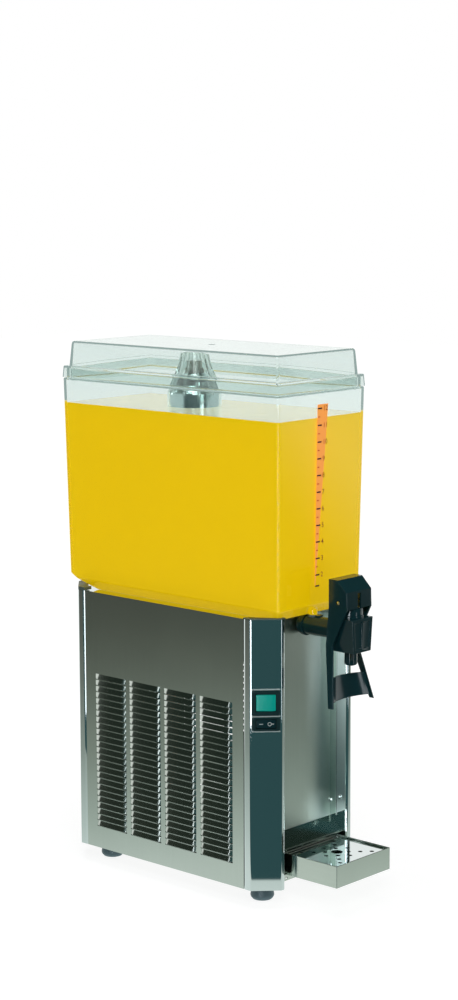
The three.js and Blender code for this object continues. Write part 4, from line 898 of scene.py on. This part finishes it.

§ §

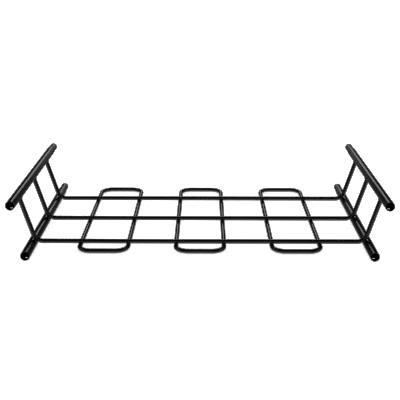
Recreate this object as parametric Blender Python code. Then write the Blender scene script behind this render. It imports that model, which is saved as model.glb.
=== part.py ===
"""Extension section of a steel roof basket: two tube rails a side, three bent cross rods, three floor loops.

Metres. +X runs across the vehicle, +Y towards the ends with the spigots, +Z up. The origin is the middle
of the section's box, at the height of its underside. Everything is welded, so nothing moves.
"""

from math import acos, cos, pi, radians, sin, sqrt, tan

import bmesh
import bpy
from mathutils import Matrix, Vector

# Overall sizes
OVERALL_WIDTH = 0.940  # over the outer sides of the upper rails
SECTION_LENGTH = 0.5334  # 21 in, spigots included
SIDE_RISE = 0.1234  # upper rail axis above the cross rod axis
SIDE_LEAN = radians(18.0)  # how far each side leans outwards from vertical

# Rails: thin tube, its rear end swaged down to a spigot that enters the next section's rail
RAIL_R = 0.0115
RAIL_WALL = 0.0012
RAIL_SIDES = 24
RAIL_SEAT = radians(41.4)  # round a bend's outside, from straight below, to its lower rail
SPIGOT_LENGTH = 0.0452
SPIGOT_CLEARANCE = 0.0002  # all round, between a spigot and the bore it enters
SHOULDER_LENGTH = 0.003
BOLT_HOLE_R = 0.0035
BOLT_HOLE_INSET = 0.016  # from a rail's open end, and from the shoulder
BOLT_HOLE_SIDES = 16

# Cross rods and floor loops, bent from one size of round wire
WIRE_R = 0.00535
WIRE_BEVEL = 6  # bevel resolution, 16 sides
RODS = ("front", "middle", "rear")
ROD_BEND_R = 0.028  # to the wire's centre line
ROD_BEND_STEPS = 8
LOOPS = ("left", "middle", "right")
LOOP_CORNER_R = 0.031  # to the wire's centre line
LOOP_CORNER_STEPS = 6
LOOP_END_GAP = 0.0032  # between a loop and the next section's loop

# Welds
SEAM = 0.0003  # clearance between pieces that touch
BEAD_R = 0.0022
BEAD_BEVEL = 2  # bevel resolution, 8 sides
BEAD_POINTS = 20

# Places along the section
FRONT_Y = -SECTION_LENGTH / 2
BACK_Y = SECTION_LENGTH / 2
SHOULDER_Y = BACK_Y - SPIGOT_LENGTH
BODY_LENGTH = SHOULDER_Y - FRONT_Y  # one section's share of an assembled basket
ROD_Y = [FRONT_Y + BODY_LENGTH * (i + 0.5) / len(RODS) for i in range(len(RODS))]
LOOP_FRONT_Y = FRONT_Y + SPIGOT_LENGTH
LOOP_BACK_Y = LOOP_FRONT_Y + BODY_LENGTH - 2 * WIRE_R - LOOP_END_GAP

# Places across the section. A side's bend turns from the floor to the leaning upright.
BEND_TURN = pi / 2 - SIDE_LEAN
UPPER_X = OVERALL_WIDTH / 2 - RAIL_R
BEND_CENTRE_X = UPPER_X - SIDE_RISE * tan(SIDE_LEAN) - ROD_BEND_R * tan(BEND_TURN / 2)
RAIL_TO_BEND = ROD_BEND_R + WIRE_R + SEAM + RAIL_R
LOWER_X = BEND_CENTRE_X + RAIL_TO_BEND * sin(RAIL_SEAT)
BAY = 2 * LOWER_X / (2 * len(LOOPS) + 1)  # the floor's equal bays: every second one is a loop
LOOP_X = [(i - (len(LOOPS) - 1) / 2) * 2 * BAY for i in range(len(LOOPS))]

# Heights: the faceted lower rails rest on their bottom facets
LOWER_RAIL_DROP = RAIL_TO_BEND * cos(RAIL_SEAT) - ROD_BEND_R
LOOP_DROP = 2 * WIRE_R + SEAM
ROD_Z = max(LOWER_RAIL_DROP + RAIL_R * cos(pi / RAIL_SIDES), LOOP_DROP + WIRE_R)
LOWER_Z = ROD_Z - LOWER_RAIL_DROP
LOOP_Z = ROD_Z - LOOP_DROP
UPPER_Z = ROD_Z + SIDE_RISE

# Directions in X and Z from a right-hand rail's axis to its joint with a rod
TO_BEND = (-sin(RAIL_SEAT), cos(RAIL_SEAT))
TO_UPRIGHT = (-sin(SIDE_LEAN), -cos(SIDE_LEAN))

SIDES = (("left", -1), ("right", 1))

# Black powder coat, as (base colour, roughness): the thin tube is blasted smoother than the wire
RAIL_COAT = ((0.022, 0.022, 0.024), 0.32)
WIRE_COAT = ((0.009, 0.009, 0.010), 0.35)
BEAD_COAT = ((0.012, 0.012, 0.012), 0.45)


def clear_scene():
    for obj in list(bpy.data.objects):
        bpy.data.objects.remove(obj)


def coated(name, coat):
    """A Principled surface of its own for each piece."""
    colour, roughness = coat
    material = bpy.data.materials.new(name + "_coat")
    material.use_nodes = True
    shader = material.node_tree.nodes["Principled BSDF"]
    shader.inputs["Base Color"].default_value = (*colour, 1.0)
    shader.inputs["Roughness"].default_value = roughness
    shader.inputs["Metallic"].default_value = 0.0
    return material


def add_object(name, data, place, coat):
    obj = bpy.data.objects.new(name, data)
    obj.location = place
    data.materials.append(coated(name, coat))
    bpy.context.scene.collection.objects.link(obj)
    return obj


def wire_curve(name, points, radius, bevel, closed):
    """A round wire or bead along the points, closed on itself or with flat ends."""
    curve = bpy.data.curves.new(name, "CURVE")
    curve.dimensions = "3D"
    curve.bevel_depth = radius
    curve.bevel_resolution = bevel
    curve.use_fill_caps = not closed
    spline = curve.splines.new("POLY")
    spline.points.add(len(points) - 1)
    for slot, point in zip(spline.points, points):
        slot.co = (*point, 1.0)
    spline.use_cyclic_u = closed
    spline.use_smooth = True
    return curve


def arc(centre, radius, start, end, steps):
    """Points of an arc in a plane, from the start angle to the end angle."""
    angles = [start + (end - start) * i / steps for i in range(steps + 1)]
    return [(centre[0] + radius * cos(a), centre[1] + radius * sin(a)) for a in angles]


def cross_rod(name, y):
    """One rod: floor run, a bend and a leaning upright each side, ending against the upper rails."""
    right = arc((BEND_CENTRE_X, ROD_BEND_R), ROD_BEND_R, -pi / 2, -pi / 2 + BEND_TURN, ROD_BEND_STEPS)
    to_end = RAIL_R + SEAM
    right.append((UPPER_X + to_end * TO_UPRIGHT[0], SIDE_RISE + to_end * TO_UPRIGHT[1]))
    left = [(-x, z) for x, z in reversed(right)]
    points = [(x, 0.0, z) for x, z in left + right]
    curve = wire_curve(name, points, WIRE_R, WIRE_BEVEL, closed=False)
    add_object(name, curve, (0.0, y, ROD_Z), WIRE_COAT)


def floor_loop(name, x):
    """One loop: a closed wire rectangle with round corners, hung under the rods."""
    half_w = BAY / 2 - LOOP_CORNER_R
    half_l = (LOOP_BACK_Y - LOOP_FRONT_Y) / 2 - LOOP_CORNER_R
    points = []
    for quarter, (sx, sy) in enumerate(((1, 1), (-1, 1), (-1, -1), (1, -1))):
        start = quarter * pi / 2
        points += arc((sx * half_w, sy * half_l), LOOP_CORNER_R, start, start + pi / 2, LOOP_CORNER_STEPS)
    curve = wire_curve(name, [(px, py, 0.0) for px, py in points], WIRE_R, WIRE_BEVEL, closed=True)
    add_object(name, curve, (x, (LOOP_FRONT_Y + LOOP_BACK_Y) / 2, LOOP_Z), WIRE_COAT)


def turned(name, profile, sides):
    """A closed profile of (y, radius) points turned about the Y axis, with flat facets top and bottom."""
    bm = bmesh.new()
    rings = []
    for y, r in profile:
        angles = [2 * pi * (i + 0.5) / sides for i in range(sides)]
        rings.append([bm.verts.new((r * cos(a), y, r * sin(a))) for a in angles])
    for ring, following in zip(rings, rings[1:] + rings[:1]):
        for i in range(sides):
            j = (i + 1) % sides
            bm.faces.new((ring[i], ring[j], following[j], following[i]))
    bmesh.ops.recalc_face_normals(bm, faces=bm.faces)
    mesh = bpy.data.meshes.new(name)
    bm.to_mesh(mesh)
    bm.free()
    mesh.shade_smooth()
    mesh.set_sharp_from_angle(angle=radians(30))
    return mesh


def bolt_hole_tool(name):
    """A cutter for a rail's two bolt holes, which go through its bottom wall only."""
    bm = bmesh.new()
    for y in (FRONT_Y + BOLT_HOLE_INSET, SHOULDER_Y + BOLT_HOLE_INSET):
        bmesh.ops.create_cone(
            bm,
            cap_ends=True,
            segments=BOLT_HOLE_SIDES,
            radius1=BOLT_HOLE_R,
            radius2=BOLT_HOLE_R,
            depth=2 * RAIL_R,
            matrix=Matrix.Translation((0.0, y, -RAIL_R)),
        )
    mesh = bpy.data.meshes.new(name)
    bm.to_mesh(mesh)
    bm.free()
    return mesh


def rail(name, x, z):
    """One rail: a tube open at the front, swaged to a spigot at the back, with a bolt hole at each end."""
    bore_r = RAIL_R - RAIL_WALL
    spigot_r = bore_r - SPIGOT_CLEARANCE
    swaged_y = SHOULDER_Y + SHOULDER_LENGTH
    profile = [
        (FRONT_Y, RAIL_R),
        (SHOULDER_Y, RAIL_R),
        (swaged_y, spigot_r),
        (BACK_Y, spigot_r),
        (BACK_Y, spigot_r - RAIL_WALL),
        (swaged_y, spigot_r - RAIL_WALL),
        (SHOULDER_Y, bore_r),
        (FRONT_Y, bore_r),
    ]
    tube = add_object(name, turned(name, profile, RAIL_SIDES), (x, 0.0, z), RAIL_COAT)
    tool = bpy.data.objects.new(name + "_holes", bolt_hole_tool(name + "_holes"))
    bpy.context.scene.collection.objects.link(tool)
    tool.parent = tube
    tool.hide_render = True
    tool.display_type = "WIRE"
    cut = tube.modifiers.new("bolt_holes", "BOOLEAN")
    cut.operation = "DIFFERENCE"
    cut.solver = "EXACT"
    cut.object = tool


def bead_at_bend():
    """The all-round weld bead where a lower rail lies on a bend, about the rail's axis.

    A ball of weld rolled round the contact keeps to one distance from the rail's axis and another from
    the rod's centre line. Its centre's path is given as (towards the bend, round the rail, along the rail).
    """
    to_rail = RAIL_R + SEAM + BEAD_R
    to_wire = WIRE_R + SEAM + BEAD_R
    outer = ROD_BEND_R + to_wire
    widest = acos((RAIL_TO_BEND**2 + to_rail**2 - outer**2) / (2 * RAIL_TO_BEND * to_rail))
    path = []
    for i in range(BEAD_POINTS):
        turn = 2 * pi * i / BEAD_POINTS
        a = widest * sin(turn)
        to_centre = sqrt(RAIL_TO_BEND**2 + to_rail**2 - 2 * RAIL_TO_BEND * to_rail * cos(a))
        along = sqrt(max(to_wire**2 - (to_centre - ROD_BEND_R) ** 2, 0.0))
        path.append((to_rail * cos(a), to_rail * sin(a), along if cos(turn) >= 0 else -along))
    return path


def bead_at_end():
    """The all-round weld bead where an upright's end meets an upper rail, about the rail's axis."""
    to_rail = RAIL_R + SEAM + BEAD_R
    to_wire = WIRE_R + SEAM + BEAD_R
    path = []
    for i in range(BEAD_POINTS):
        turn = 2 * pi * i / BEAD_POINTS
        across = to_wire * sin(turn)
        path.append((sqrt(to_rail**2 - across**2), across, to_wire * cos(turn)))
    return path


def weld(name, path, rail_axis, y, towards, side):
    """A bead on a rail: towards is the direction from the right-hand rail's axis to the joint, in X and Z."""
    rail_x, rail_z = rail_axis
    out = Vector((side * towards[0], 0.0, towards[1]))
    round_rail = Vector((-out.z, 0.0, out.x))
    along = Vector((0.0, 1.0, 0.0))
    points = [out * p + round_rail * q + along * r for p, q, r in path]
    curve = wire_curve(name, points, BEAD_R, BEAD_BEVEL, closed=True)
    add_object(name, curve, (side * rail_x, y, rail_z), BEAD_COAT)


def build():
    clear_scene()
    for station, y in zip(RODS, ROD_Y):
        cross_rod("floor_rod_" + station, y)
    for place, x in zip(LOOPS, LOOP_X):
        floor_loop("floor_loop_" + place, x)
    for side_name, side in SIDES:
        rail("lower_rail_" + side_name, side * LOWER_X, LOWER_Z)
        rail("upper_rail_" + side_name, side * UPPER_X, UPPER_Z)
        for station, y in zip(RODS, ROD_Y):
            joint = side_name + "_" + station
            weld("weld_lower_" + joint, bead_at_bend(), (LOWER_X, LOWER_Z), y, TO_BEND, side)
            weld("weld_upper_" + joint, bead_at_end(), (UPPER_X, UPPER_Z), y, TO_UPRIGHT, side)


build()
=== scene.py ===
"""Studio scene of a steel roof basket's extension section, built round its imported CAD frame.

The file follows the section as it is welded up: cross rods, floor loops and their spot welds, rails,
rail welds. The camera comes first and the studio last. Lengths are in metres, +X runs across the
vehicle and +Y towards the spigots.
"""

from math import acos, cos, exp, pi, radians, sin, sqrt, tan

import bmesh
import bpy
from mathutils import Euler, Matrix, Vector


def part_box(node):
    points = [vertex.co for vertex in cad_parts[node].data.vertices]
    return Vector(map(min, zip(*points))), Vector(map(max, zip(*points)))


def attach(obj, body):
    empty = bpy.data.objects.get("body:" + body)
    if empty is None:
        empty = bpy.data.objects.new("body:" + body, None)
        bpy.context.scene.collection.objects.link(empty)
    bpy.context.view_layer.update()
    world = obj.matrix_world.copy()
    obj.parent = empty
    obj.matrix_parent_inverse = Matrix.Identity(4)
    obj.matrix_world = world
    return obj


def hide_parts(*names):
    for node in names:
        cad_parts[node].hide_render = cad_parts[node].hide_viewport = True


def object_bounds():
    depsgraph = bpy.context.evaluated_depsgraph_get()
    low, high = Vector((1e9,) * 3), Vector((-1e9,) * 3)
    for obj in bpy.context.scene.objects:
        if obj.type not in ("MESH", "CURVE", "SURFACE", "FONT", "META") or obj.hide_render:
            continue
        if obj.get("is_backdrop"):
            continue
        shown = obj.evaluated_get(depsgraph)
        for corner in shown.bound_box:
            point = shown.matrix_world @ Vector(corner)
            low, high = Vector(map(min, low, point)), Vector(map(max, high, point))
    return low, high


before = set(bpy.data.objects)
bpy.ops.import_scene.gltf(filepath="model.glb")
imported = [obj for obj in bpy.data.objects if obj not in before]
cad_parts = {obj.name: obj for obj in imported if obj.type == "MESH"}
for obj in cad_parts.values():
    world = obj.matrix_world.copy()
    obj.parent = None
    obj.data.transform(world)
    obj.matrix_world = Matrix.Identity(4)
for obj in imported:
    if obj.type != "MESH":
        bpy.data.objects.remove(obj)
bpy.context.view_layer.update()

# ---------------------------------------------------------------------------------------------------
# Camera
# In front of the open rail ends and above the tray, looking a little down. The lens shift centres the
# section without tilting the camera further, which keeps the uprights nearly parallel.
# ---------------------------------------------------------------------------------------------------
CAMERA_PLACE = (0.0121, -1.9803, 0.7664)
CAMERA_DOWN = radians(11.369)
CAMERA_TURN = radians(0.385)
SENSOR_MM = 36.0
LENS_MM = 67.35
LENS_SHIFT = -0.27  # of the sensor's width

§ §

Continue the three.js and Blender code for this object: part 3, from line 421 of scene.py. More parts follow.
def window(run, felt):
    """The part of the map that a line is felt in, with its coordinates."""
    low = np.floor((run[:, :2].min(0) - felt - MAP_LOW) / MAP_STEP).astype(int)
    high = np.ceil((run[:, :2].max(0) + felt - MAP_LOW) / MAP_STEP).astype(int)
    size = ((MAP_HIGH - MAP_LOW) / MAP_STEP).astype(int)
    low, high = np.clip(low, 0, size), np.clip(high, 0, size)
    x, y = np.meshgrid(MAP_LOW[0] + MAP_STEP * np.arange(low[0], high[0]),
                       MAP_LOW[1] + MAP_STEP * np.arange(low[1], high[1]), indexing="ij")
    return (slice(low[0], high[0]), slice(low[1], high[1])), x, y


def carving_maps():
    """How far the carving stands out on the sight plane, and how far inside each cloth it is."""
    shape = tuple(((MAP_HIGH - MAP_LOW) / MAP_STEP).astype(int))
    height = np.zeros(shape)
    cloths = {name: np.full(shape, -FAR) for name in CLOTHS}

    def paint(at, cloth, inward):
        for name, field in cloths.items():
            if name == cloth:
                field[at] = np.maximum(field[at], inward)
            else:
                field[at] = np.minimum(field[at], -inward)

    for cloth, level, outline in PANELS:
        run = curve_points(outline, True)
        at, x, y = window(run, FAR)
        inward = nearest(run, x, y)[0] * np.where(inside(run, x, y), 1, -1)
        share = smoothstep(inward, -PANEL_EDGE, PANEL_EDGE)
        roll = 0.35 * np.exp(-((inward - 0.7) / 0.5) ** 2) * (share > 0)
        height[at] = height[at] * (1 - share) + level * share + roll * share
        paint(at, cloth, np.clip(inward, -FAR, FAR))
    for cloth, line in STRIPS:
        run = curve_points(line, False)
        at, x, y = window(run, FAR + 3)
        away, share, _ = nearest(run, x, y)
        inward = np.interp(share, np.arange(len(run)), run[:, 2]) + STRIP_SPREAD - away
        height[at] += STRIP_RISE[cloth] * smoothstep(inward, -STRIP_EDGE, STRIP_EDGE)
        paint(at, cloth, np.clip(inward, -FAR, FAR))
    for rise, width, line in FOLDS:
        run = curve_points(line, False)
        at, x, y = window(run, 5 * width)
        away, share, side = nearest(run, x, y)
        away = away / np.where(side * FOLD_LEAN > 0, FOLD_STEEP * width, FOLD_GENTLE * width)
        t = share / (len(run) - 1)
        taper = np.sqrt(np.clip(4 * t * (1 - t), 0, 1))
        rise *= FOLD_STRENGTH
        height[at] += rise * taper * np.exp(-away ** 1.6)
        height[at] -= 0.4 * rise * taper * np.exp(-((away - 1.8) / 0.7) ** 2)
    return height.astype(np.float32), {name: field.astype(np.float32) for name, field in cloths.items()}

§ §

→ **Work required**: Begin with the line containing "along = Vector((0.0, 1.0, 0.0))" and end with the line containing "depsgraph = bpy.context.evaluated_depsgraph_get()"; repeat every line from start to finish exactly, and nothing outside them.

→ **The completed task**:
    along = Vector((0.0, 1.0, 0.0))
    points = [out * p + round_rail * q + along * r for p, q, r in path]
    curve = wire_curve(name, points, BEAD_R, BEAD_BEVEL, closed=True)
    add_object(name, curve, (side * rail_x, y, rail_z), BEAD_COAT)


def build():
    clear_scene()
    for station, y in zip(RODS, ROD_Y):
        cross_rod("floor_rod_" + station, y)
    for place, x in zip(LOOPS, LOOP_X):
        floor_loop("floor_loop_" + place, x)
    for side_name, side in SIDES:
        rail("lower_rail_" + side_name, side * LOWER_X, LOWER_Z)
        rail("upper_rail_" + side_name, side * UPPER_X, UPPER_Z)
        for station, y in zip(RODS, ROD_Y):
            joint = side_name + "_" + station
            weld("weld_lower_" + joint, bead_at_bend(), (LOWER_X, LOWER_Z), y, TO_BEND, side)
            weld("weld_upper_" + joint, bead_at_end(), (UPPER_X, UPPER_Z), y, TO_UPRIGHT, side)


build()
=== scene.py ===
"""Studio scene of a steel roof basket's extension section, built round its imported CAD frame.

The file follows the section as it is welded up: cross rods, floor loops and their spot welds, rails,
rail welds. The camera comes first and the studio last. Lengths are in metres, +X runs across the
vehicle and +Y towards the spigots.
"""

from math import acos, cos, exp, pi, radians, sin, sqrt, tan

import bmesh
import bpy
from mathutils import Euler, Matrix, Vector


def part_box(node):
    points = [vertex.co for vertex in cad_parts[node].data.vertices]
    return Vector(map(min, zip(*points))), Vector(map(max, zip(*points)))


def attach(obj, body):
    empty = bpy.data.objects.get("body:" + body)
    if empty is None:
        empty = bpy.data.objects.new("body:" + body, None)
        bpy.context.scene.collection.objects.link(empty)
    bpy.context.view_layer.update()
    world = obj.matrix_world.copy()
    obj.parent = empty
    obj.matrix_parent_inverse = Matrix.Identity(4)
    obj.matrix_world = world
    return obj


def hide_parts(*names):
    for node in names:
        cad_parts[node].hide_render = cad_parts[node].hide_viewport = True


def object_bounds():
    depsgraph = bpy.context.evaluated_depsgraph_get()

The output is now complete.